パドゥムを拠点にザンスカールの主要な寺院を巡った後は、今回の旅行の最終目的地、レーを目指すことになる。レーには飛行場があり、ラダックの玄関である。今回参加したツアーのイメージは、陸路という勝手口からラダックに入り、玄関から退出するものだろう。
ラダックの最奥部、ザンスカールからレーに向かうのは簡単ではない。現時点では2つ方法があるらしい。1つは、西へパキスタンとの国境付近まで大回りした後、東にレーへと向かう方法。もう1つは5000m近い峠を越え、直線距離にして70キロほどレーの西にあるラマユル付近に出る方法。
今回は峠越えでレーに抜けた。ザンスカール川の流れを下流へと向かい(北に進み)、2日前に訪れたザンラ村(宮殿跡のある村)を通った。その村の北に尼寺(チュモ寺院)があるので見学した。子どもの尼僧が留守番だった。大人はサニ寺院の祭りに参加しているらしい。
村の先にチェックポイントがある。ザンスカールの関所である。これを抜けるとザンスカール川の両側が切り立つようになり、峡谷である。
レー方面への山越え道(旧道?)を分けてすぐに橋を渡り、ゲストハウスで休息する。そこでバラ茶(野菜のバラの花弁を浮かしたもの)を飲む。そのすぐ先でザンスカール川を再度渡り、山越え道に入った。川沿いの道は工事中の様子だった(レーで買った地図にはザンスカール川に沿って道が記されているが、グーグルマップでは途切れている)。
川を渡るとジグザグの上り道になる。予想していたほどの悪路ではない。標高差700mを一気に上り、チョチョゴリ・ラという標高3950mの峠を越す。峠から先、道は高原状の中を、時にはジグザグを混じえて上がり、最後にシンギ・ラ、標高4950mを越える。周囲は5000mから6000mの山々である。

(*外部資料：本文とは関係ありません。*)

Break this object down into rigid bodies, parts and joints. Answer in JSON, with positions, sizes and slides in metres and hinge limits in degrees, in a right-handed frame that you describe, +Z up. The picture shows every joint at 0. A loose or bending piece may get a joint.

峠からは一度谷間の村に下る。ヤクの放牧も見られた。再度上がり、シシ・ラ(4815mの峠)を越える。振り返るとシンギ・ラも見えた。峠からはインダス川上流部の流れに向かって大きく下る。途中に非常に脆い(板状、針状に裂けた)岩の峡谷があり、ヒマラヤ造山活動のすさまじさがわかる。
ほぼ下り切るとワンラ村だった。ポプラが茂り、独特の風景を作っていた。その村にあるワンラ寺院を見学しようとしたのだが、管理者が不在の為、中に入りなかった。村の展望が得られたのが収穫だった。
ワンラから下ると立派な道路と合流する。レーからラマユルを越え、カルギル、スルナガル方面に向かう幹線道路である。カルギ以西からスルナガル方面はイスラム教の世界になる。その先はパキスタンである。外務省の危険情報ではレベル3もしくは4の地域が出てくる。
その幹線道路を西へと上がると、すぐにラマユルだった。スピティやザンスカール地域と比べ、「都会」を感じた。
写真は上から順に、チョチョゴリ・ラからのザンスカール川(峡谷の向こう側に小さく村が見える)、シンギ・ラ、シシ・ラ、シシ・ラからのシンギ・ラ方面、ワンラ寺院からのワンラ村である。